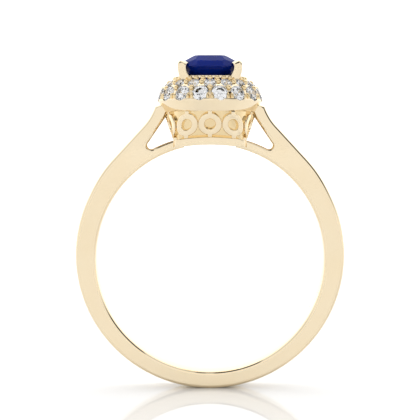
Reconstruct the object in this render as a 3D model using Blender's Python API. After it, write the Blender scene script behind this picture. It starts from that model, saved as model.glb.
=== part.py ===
"""Engagement ring: a cushion sapphire in a two-row diamond halo on a cathedral shank.

The origin is the centre of the finger hole. +Y runs along the finger, +Z up through the
sapphire and X across the band. Metres throughout.
"""

import math

import bmesh
import bpy
from mathutils import Matrix, Vector

MM = 0.001
GAP = 0.025 * MM  # soldered joints and stone seats are drawn this far apart
WELD = 0.0002 * MM

# Shank
FINGER_RADIUS = 8.65 * MM
HOOP_RADIUS = 10.18 * MM
HOOP_RISE = 0.26 * MM  # the outer circle's centre above the finger's, so the hoop thins below
BAND_WIDTH = 2.0 * MM
EDGE_ROUND = 0.25 * MM
SHOULDER_START = math.radians(24.8)  # where the shoulder leaves the outer circle
LOWER_ARM = 0.74 * MM  # thickness of the arm that follows the finger

# Base plate
BASE_HALF_WIDTH = 2.72 * MM
BASE_CORNER = 0.6 * MM
BASE_OPENING = 1.6 * MM  # radius of the round hole under the stone
BASE_BOTTOM = FINGER_RADIUS
BASE_TOP = 9.22 * MM
BASE_BEND = 15.0 * MM  # radius of the plate's bend over the finger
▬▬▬
Problem details:
Repeat every line of the material exactly as given.

Answer in full:
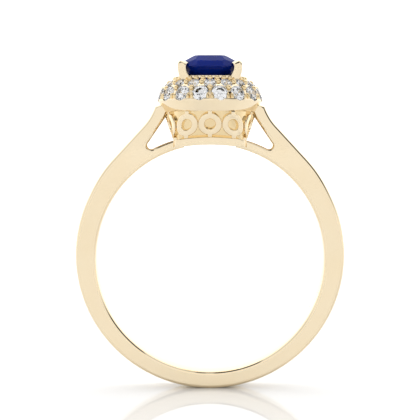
Reconstruct the object in this render as a 3D model using Blender's Python API. After it, write the Blender scene script behind this picture. It starts from that model, saved as model.glb.
=== part.py ===
"""Engagement ring: a cushion sapphire in a two-row diamond halo on a cathedral shank.

The origin is the centre of the finger hole. +Y runs along the finger, +Z up through the
sapphire and X across the band. Metres throughout.
"""

import math

import bmesh
import bpy
from mathutils import Matrix, Vector

MM = 0.001
GAP = 0.025 * MM  # soldered joints and stone seats are drawn this far apart
WELD = 0.0002 * MM

# Shank
FINGER_RADIUS = 8.65 * MM
HOOP_RADIUS = 10.18 * MM
HOOP_RISE = 0.26 * MM  # the outer circle's centre above the finger's, so the hoop thins below
BAND_WIDTH = 2.0 * MM
EDGE_ROUND = 0.25 * MM
SHOULDER_START = math.radians(24.8)  # where the shoulder leaves the outer circle
LOWER_ARM = 0.74 * MM  # thickness of the arm that follows the finger

# Base plate
BASE_HALF_WIDTH = 2.72 * MM
BASE_CORNER = 0.6 * MM
BASE_OPENING = 1.6 * MM  # radius of the round hole under the stone
BASE_BOTTOM = FINGER_RADIUS
BASE_TOP = 9.22 * MM
BASE_BEND = 15.0 * MM  # radius of the plate's bend over the finger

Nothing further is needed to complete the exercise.